**Aim of the task**: Reproduce the listing below in its entirety. Change nothing.

**Dataset extract**:

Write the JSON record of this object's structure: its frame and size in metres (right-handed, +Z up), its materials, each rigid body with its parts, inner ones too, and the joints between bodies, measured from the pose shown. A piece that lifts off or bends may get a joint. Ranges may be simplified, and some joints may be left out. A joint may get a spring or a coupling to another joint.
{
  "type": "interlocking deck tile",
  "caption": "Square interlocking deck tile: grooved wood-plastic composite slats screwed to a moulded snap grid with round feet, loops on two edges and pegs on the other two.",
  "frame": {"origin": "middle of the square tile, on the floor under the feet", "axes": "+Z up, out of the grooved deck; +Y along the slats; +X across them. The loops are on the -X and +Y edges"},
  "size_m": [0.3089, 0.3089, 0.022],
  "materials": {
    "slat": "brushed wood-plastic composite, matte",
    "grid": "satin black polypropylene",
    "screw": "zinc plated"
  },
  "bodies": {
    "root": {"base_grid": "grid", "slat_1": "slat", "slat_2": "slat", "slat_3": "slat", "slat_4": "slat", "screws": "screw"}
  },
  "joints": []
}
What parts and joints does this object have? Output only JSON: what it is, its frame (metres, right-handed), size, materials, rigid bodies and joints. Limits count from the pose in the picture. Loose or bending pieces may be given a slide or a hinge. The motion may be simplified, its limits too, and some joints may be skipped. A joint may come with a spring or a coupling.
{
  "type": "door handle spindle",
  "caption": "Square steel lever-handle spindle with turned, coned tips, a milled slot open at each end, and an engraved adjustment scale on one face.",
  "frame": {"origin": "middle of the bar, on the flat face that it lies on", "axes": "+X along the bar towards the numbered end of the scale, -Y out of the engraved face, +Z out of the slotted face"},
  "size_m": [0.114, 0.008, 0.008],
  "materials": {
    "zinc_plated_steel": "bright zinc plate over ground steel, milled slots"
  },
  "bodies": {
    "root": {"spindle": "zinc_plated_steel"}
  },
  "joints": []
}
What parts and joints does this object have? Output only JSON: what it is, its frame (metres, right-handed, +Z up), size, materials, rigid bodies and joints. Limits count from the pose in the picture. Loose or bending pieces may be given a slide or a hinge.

**Result below**:
Write the JSON record of this object's structure: its frame and size in metres (right-handed, +Z up), its materials, each rigid body with its parts, inner ones too, and the joints between bodies, measured from the pose shown. A piece that lifts off or bends may get a joint. Ranges may be simplified, and some joints may be left out. A joint may get a spring or a coupling to another joint.
{
  "type": "interlocking deck tile",
  "caption": "Square interlocking deck tile: grooved wood-plastic composite slats screwed to a moulded snap grid with round feet, loops on two edges and pegs on the other two.",
  "frame": {"origin": "middle of the square tile, on the floor under the feet", "axes": "+Z up, out of the grooved deck; +Y along the slats; +X across them. The loops are on the -X and +Y edges"},
  "size_m": [0.3089, 0.3089, 0.022],
  "materials": {
    "slat": "brushed wood-plastic composite, matte",
    "grid": "satin black polypropylene",
    "screw": "zinc plated"
  },
  "bodies": {
    "root": {"base_grid": "grid", "slat_1": "slat", "slat_2": "slat", "slat_3": "slat", "slat_4": "slat", "screws": "screw"}
  },
  "joints": []
}
What parts and joints does this object have? Output only JSON: what it is, its frame (metres, right-handed), size, materials, rigid bodies and joints. Limits count from the pose in the picture. Loose or bending pieces may be given a slide or a hinge. The motion may be simplified, its limits too, and some joints may be skipped. A joint may come with a spring or a coupling.
{
  "type": "door handle spindle",
  "caption": "Square steel lever-handle spindle with turned, coned tips, a milled slot open at each end, and an engraved adjustment scale on one face.",
  "frame": {"origin": "middle of the bar, on the flat face that it lies on", "axes": "+X along the bar towards the numbered end of the scale, -Y out of the engraved face, +Z out of the slotted face"},
  "size_m": [0.114, 0.008, 0.008],
  "materials": {
    "zinc_plated_steel": "bright zinc plate over ground steel, milled slots"
  },
  "bodies": {
    "root": {"spindle": "zinc_plated_steel"}
  },
  "joints": []
}
What parts and joints does this object have? Output only JSON: what it is, its frame (metres, right-handed, +Z up), size, materials, rigid bodies and joints. Limits count from the pose in the picture. Loose or bending pieces may be given a slide or a hinge.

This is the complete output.